TASK INSTRUCTIONS
The lines to be extracted run from the start of the listing through the line containing "under the middle."; copy them exactly and nothing else.

— START INFORMATION SUPPLIED —

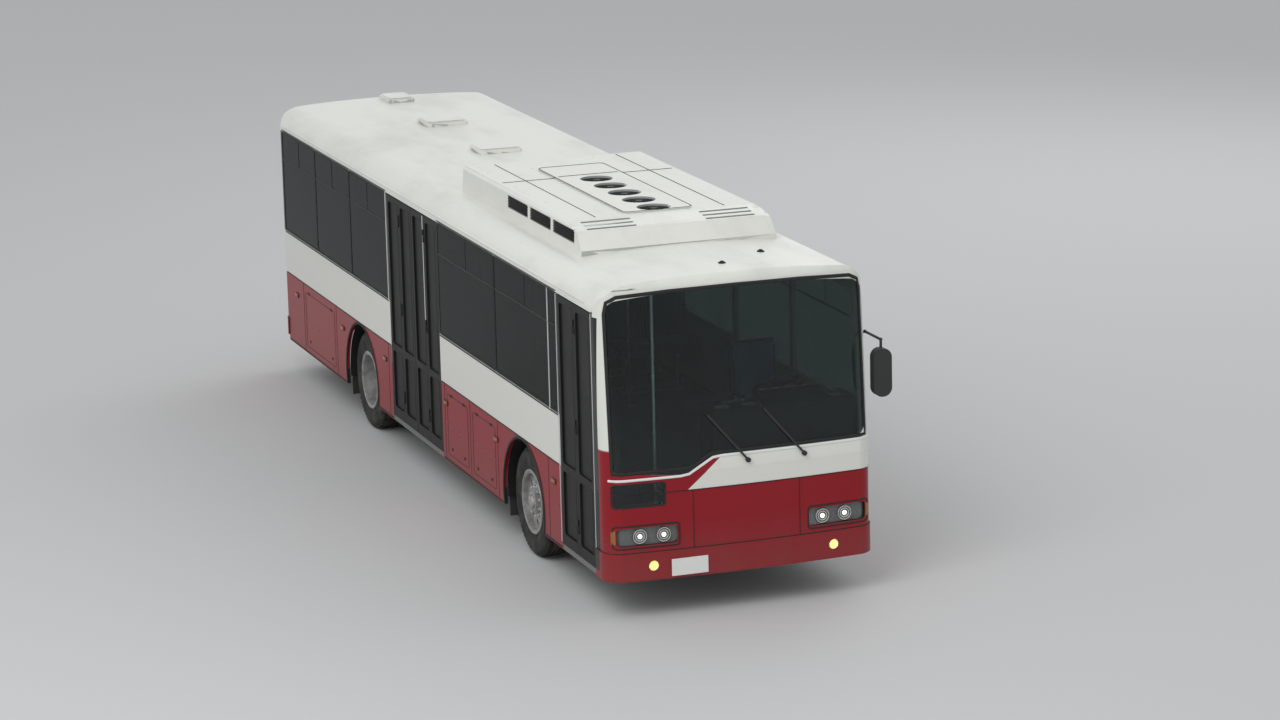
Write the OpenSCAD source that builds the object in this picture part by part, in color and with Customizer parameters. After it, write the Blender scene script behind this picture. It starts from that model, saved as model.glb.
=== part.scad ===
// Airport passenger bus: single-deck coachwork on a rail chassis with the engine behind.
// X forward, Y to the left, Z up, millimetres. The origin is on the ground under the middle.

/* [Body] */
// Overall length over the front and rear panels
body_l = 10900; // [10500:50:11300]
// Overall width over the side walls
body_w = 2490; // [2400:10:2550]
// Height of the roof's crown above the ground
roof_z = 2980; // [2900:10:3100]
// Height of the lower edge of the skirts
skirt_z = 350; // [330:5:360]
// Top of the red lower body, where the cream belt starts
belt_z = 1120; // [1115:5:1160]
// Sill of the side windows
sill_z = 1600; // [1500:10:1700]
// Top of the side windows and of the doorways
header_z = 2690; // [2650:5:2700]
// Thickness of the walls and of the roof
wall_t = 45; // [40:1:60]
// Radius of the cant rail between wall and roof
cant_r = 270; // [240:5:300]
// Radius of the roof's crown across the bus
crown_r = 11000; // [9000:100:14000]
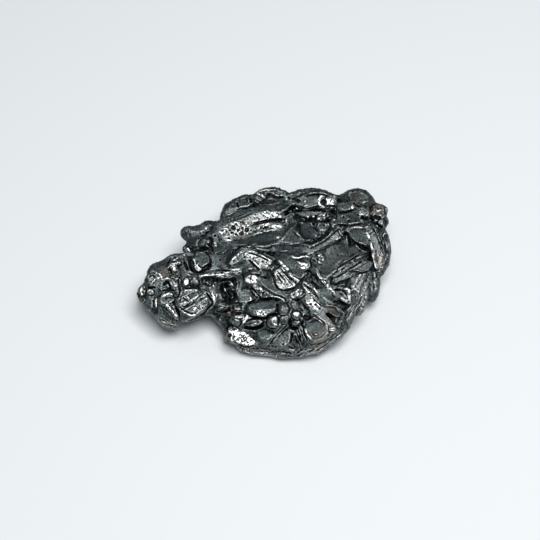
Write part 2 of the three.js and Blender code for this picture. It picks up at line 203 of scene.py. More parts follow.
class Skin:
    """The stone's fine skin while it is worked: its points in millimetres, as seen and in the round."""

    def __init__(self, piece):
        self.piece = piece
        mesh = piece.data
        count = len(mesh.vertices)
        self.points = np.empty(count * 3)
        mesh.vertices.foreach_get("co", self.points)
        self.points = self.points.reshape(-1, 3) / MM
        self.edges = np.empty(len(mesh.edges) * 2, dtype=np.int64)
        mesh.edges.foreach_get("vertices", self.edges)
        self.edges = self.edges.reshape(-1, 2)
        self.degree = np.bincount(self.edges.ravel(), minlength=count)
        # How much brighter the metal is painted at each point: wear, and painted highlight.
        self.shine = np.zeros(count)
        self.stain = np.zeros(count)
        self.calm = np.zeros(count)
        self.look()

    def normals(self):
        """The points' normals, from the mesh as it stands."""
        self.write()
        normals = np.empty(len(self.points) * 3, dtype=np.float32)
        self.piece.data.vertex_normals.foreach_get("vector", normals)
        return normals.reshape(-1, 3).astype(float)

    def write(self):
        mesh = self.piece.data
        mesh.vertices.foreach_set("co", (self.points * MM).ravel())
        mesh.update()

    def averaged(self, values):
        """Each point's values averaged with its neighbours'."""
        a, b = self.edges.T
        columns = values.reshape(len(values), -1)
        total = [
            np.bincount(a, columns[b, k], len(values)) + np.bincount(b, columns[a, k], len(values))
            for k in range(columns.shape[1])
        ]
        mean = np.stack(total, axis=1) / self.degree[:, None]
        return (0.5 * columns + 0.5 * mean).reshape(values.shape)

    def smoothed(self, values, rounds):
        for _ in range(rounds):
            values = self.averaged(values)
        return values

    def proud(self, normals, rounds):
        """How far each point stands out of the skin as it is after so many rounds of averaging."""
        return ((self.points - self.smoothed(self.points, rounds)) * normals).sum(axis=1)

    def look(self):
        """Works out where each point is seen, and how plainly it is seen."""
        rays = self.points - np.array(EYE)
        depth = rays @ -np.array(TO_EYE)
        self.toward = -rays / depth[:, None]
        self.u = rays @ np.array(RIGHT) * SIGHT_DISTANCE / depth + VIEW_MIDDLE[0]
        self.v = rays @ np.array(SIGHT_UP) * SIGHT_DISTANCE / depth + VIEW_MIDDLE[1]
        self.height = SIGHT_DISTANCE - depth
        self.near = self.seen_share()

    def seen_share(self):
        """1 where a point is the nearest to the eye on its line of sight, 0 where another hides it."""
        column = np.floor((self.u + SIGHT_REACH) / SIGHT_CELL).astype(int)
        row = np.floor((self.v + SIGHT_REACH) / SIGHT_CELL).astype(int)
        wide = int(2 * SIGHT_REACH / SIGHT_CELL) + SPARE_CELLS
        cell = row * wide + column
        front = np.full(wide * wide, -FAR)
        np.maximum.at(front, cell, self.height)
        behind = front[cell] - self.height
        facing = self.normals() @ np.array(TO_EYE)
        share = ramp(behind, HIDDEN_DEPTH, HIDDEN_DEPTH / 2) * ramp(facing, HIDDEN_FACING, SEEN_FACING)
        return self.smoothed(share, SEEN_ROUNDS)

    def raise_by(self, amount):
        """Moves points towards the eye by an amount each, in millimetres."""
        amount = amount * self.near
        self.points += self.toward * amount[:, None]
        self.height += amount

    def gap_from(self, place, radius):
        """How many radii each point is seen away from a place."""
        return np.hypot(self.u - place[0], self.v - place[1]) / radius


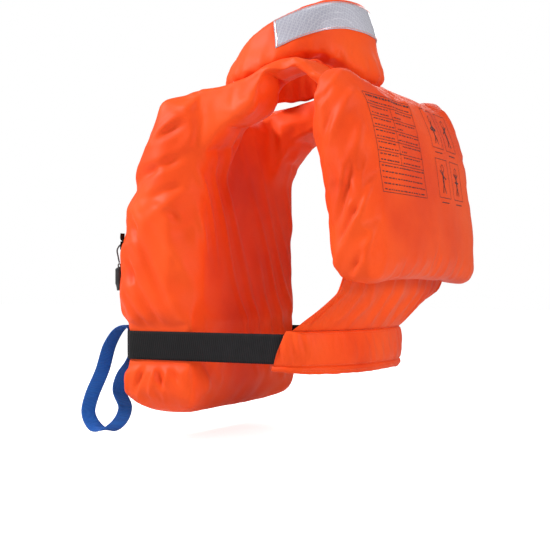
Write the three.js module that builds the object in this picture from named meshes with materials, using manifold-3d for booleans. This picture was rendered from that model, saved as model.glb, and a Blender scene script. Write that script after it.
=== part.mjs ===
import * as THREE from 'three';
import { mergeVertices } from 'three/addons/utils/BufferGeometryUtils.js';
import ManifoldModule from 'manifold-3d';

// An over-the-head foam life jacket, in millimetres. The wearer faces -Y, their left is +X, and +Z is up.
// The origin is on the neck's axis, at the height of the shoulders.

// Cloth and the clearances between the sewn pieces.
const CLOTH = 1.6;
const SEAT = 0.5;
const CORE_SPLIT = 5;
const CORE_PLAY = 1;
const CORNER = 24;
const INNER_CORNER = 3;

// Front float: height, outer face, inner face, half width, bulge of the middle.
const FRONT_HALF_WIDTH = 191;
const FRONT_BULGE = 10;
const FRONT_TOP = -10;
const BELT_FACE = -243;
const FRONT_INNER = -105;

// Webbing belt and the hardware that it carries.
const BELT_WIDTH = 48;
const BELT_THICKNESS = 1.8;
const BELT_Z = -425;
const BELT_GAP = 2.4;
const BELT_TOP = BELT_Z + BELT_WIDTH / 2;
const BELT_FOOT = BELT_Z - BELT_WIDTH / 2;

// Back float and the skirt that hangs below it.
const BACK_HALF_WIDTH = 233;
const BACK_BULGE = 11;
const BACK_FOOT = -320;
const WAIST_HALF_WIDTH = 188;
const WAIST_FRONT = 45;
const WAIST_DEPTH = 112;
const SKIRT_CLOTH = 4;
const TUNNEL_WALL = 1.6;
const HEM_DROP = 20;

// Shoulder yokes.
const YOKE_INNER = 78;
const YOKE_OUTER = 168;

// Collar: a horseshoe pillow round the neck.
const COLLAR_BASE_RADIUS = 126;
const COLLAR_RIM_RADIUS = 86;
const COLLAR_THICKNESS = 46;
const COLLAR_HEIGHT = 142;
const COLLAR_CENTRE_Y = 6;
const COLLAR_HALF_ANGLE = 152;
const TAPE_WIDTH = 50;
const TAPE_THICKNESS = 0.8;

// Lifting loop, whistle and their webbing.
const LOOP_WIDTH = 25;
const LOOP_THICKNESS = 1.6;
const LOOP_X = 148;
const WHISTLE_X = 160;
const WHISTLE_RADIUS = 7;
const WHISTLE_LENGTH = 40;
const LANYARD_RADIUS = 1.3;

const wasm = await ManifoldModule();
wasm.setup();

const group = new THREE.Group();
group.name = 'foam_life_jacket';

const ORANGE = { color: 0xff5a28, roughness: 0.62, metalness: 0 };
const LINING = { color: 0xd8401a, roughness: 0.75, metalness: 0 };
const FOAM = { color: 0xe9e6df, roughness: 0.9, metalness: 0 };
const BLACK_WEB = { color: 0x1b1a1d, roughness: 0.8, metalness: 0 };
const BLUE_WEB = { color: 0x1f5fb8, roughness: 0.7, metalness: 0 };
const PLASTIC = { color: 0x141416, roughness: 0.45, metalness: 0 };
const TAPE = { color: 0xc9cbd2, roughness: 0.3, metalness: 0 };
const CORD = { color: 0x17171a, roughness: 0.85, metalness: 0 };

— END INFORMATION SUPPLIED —

COMPLETE OUTPUT
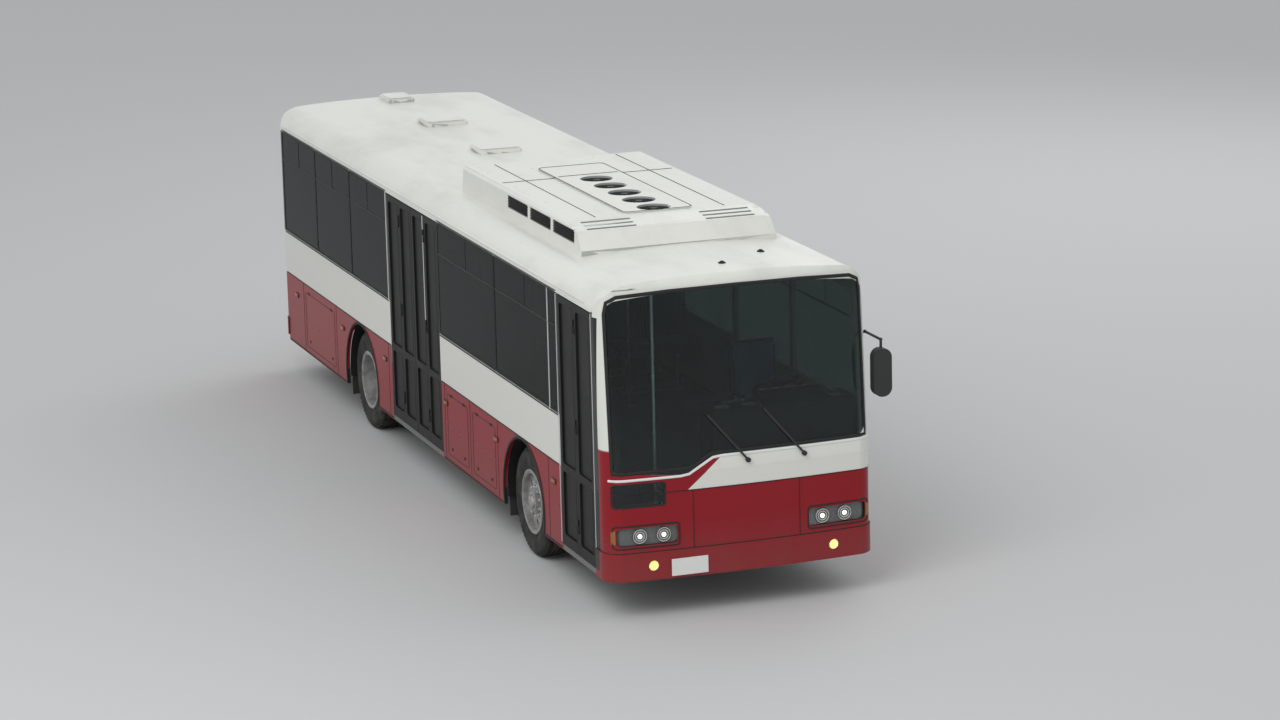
Write the OpenSCAD source that builds the object in this picture part by part, in color and with Customizer parameters. After it, write the Blender scene script behind this picture. It starts from that model, saved as model.glb.
=== part.scad ===
// Airport passenger bus: single-deck coachwork on a rail chassis with the engine behind.
// X forward, Y to the left, Z up, millimetres. The origin is on the ground under the middle.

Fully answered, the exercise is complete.